9. Claim for remuneration upon early termination of the contract
In the event of termination of the contract before complete execution, the remuneration of the tax adviser shall be subject to the statutory regulations. An exception to this regulation in individual cases would require a written agreement, which is to be provided separately and given to the client.
10. Storage, surrender and right of retention of work results and documents
The tax adviser must store the file for a period of ten years after termination of the contract. However, this obligation will lapse before the end of this period if the tax adviser has asked the client in writing to take back the file and if the client failed to comply with this request within 6 months after notification.

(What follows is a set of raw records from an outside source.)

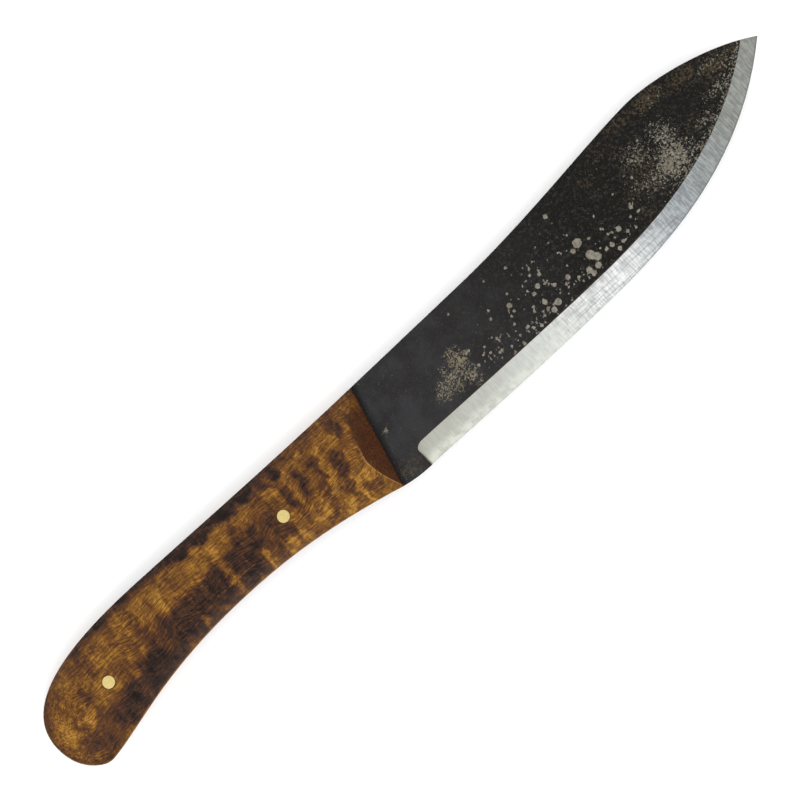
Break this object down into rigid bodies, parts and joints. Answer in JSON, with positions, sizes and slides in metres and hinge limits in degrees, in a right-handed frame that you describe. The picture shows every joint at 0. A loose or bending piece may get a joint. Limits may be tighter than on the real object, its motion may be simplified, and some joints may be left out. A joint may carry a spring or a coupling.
{
  "type": "fixed-blade knife",
  "caption": "Forged fixed-blade knife with a wide upswept blade, a black scale finish above a bright ground bevel, and curly maple handle scales held by flush brass pins.",
  "frame": {"origin": "centre of the footprint, level with the flat of the lower handle scale, with the knife lying on its left side", "axes": "+X from the handle to the tip, +Y from the cutting edge to the spine, +Z out of the knife's right side"},
  "size_m": [0.2996, 0.0396, 0.0184],
  "materials": {
    "forged_steel": "black forge scale with worn spots on the flats, satin ground bevel",
    "stained_maple": "stained curly maple, oiled, satin",
    "brass": "sanded flush, fine brushed"
  },
  "bodies": {
    "root": {"blade": "forged_steel", "right_handle_scale": "stained_maple", "left_handle_scale": "stained_maple", "front_pin": "brass", "rear_pin": "brass"}
  },
  "joints": []
}
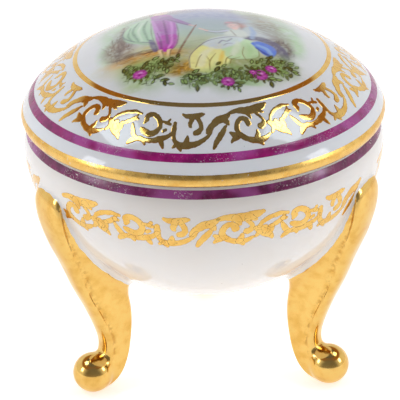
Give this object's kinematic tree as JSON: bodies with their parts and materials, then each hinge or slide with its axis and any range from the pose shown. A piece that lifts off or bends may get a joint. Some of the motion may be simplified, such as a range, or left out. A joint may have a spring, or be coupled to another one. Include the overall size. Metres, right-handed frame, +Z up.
{
  "type": "porcelain trinket box",
  "caption": "Small round porcelain trinket box with a domed lift-off lid on a locating flange, a deep bowl, and gilded cabriole legs with ball toes.",
  "frame": {"origin": "on the surface that the feet stand on, on the vertical axis of the bowl and lid", "axes": "+Z up along the box's axis; -Y is the front, midway between the two front legs; +X to the right seen from the front"},
  "size_m": [0.0786, 0.0796, 0.0792],
  "materials": {
    "white_porcelain": "glossy clear glaze",
    "gilt_porcelain": "bright gilding over glaze"
  },
  "bodies": {
    "base": {"bowl": "white_porcelain", "leg_front_left": "gilt_porcelain", "leg_front_right": "gilt_porcelain", "leg_rear": "gilt_porcelain"},
    "lid": {"lid": "white_porcelain"}
  },
  "joints": [
    {"name": "lid_lift", "type": "slide", "parent": "base", "child": "lid", "axis": [0, 0, 1], "range_m": [0, 0.045]}
  ]
}
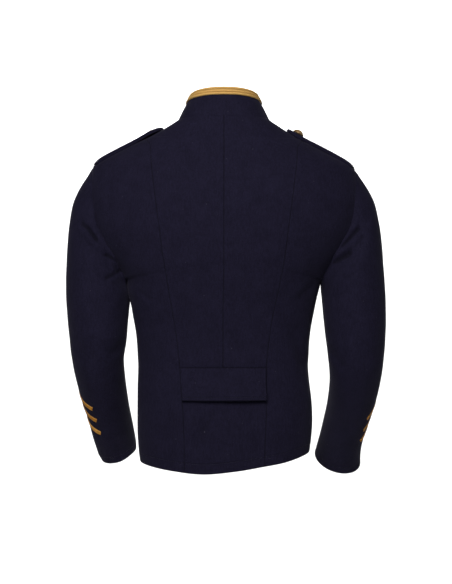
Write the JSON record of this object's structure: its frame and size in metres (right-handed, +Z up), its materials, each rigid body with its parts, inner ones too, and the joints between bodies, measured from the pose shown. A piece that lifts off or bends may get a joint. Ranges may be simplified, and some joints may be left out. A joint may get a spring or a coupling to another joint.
{
  "type": "hussar jacket",
  "caption": "Wool uniform jacket as worn, hollow, with a stand collar edged in braid, shoulder straps, chevron cuff braid, a waist tab behind and a buttoned front.",
  "frame": {"origin": "centre of the neck base, level with the seam of the collar at the sides, where a wearer's shoulders or a hanger hold the jacket", "axes": "+X towards the wearer's left, +Y towards the wearer's back, +Z up"},
  "size_m": [0.5691, 0.2667, 0.6903],
  "materials": {
    "wool": "milled wool cloth, dark navy, matt with a short nap",
    "gold_braid": "gold braid, satin",
    "button_brass": "antique brass, semi-bright"
  },
  "bodies": {
    "root": {"back_centre_left": "wool", "back_centre_right": "wool", "back_side_left": "wool", "back_side_right": "wool", "back_skirt": "wool", "waist_tab": "wool", "front_left": "wool", "front_right": "wool", "sleeve_top_left": "wool", "sleeve_top_right": "wool", "sleeve_under_left": "wool", "sleeve_under_right": "wool", "collar": "wool", "epaulette_left": "wool", "epaulette_right": "wool", "collar_braid": "gold_braid", "cuff_stripe_left_1": "gold_braid", "cuff_stripe_left_2": "gold_braid", "cuff_stripe_left_3": "gold_braid", "cuff_stripe_right_1": "gold_braid", "cuff_stripe_right_2": "gold_braid", "cuff_stripe_right_3": "gold_braid", "epaulette_button_left": "button_brass", "epaulette_button_right": "button_brass", "front_button_1": "button_brass", "front_button_2": "button_brass", "front_button_3": "button_brass", "front_button_4": "button_brass", "front_button_5": "button_brass", "front_button_6": "button_brass", "front_button_7": "button_brass", "front_button_8": "button_brass"}
  },
  "joints": []
}
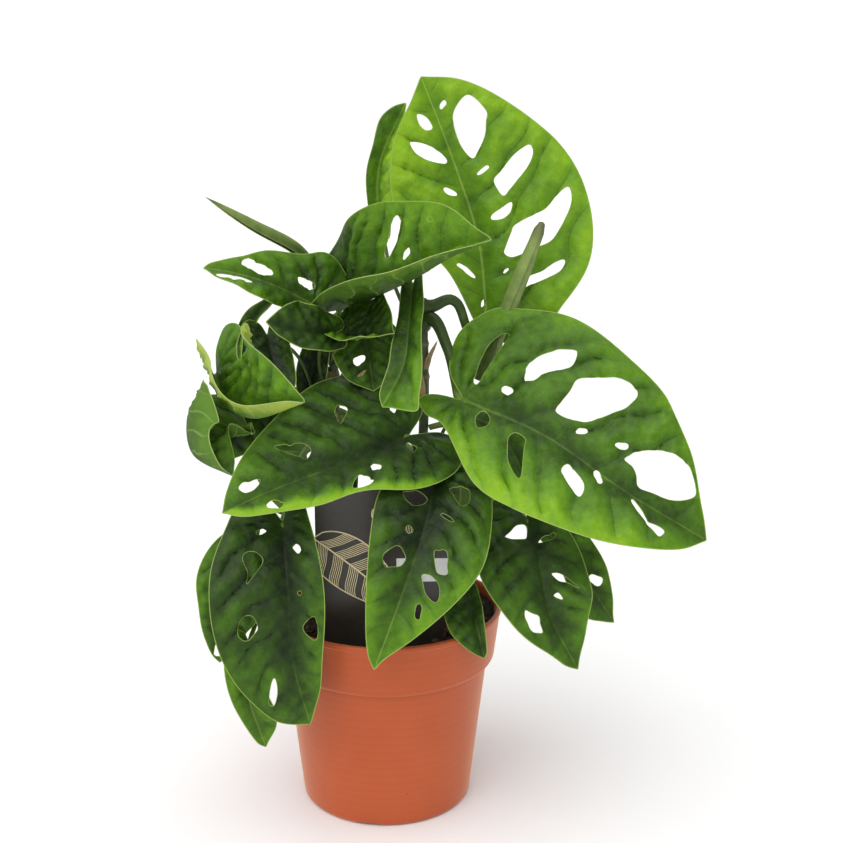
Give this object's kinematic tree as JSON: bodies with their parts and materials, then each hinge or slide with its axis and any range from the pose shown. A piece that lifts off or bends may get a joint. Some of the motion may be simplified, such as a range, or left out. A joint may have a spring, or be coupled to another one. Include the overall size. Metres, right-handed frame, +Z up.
{
  "type": "potted monstera plant",
  "caption": "Holed-leaf climbing houseplant in a round plastic nursery pot of soil, with arching leaf stalks, rolled new leaves and a dark plant card standing at the front",
  "frame": {"origin": "the middle of the pot's flat underside, on the surface that the pot stands on", "axes": "+Z up, the long way of the part; -Y towards the side with the card and the largest hanging leaves; +X to the right as that side is looked at"},
  "size_m": [0.2489, 0.1692, 0.3721],
  "materials": {
    "pot_plastic": "satin moulded",
    "soil_earth": "rough, loose bark and peat",
    "leaf_green": "waxy, semi-gloss",
    "leaf_lime": "waxy, semi-gloss",
    "petiole_green": "satin",
    "sheath_dry": "papery",
    "card_black": "coated card",
    "card_gold": "printed"
  },
  "bodies": {
    "root": {"leaf_top": "leaf_lime", "leaf_front_right": "leaf_green", "leaf_front_left": "leaf_green", "leaf_front_centre": "leaf_green", "leaf_hanging_left": "leaf_green", "leaf_hanging_right": "leaf_green", "leaf_right_behind": "leaf_green", "leaf_small_rim": "leaf_green", "leaf_centre_upper": "leaf_green", "leaf_left_upper": "leaf_green", "leaf_left_mid": "leaf_green", "leaf_left_low": "leaf_green", "leaf_left_back": "leaf_green", "leaf_behind_left": "leaf_green", "leaf_low_left": "leaf_green", "leaf_behind_top": "leaf_green", "leaf_centre_dark": "leaf_green", "leaf_centre_olive": "leaf_green", "leaf_centre_hanging": "leaf_green", "leaf_left_wavy": "leaf_green", "leaf_left_olive": "leaf_green", "leaf_back_left": "leaf_green", "leaf_back_right": "leaf_green", "leaf_back_low": "leaf_green", "petiole_top": "petiole_green", "petiole_front_right": "petiole_green", "petiole_front_left": "petiole_green", "petiole_front_centre": "petiole_green", "petiole_hanging_left": "petiole_green", "petiole_hanging_right": "petiole_green", "petiole_right_behind": "petiole_green", "petiole_small_rim": "petiole_green", "petiole_centre_upper": "petiole_green", "petiole_left_upper": "petiole_green", "petiole_left_mid": "petiole_green", "petiole_left_low": "petiole_green", "petiole_left_back": "petiole_green", "petiole_behind_left": "petiole_green", "petiole_low_left": "petiole_green", "petiole_behind_top": "petiole_green", "petiole_centre_dark": "petiole_green", "petiole_centre_olive": "petiole_green", "petiole_centre_hanging": "petiole_green", "petiole_left_wavy": "petiole_green", "petiole_left_olive": "petiole_green", "petiole_back_left": "petiole_green", "petiole_back_right": "petiole_green", "petiole_back_low": "petiole_green", "stem_centre": "petiole_green", "stem_left": "petiole_green", "stem_right": "petiole_green", "new_leaf_right": "leaf_lime", "new_leaf_left": "leaf_lime", "plant_card": "card_black", "pot": "pot_plastic", "soil": "soil_earth"}
  },
  "joints": []
}
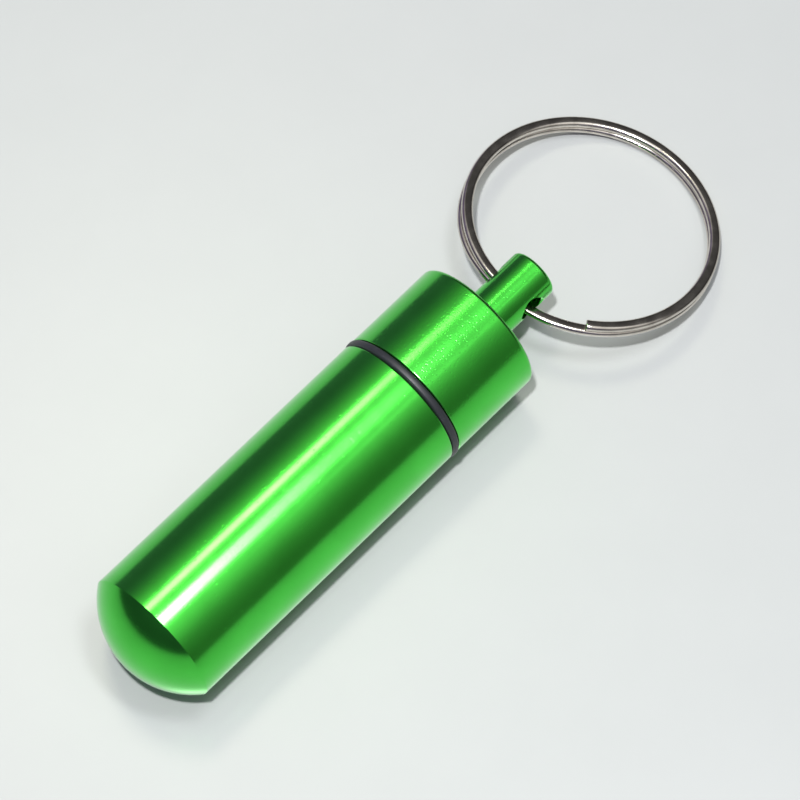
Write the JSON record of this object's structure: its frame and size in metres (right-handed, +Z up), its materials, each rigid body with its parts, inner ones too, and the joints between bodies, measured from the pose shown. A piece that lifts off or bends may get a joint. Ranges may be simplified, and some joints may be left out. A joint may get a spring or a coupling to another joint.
{
  "type": "keychain pill fob",
  "caption": "Turned aluminium pill capsule with a domed tube, an O-ring sealed screw cap, a drilled lug and a split key ring.",
  "frame": {"origin": "on the surface that the fob lies on, below the middle of the whole object's box", "axes": "+X along the tube from its dome to the key ring, +Z up, +Y along the cross hole in the cap's lug"},
  "size_m": [0.0744, 0.025, 0.0142],
  "materials": {
    "anodised_green": "bright turned, green anodised",
    "seal_rubber": "satin",
    "nickel_steel": "polished nickel plate"
  },
  "bodies": {
    "container": {"body_tube": "anodised_green"},
    "seal": {"o_ring": "seal_rubber"},
    "cap": {"screw_cap": "anodised_green"},
    "key_ring": {"split_ring": "nickel_steel"}
  },
  "joints": [
    {"name": "cap_turn", "type": "hinge", "parent": "container", "child": "seal", "pos_m": [-0.00072, -0.00044, 0.0071], "axis": [1, 0, 0], "range_deg": [0, 2520]},
    {"name": "cap_rise", "type": "slide", "parent": "seal", "child": "cap", "axis": [1, 0, 0], "range_m": [0, 0.007]},
    {"name": "ring_swing", "type": "hinge", "parent": "cap", "child": "key_ring", "pos_m": [0.01353, -0.00044, 0.0071], "axis": [-0.0384, 0.9993, 0], "range_deg": [-175, 144.5]}
  ],
  "couplings": [
    {"joint": "cap_turn", "follows": "cap_rise", "rad_per_m": 6283.2}
  ]
}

According to this regulation , the file includes all the documents the tax adviser received from the client or on his behalf to fulfil his professional obligation. However, this does not relate to the correspondence between the tax adviser and his client or to those documents the tax adviser already received in the original or in duplicate, or to those working papers created for internal use.
Upon the request of the client, at the latest after termination of the contract, the tax adviser shall return the file to the client within an appropriate period. The tax adviser is entitled to create and to retain duplicates or copies of the documents he returns to the client.
The tax adviser is entitled to refuse to return his work results and files before complete settlement of his fees and expenses. This does not apply insofar as retention would contravene the principles of good faith, in particular when the amount due is an insignificant proportion of the whole. The client is entitled to retain an appropriate part of the remuneration until any defects reported by him in good time have been remedied.
11. Applicable law and place of performance
Only German law shall be applicable with regard to the contract, its execution and the claims arising therefrom.
If the client is not a businessman as defined by the German Commercial Code, the place of performance shall be his place of residence, otherwise the seat of the tax adviser.
12. Severability; modifications and amendments
If individual regulations of these contractual conditions are or become invalid, this shall not affect the validity of the other regulations. The invalid regulation shall be replaced by a valid one which comes as close as possible to the intended aim.
Modifications and amendments to these terms of engagement shall be in writing.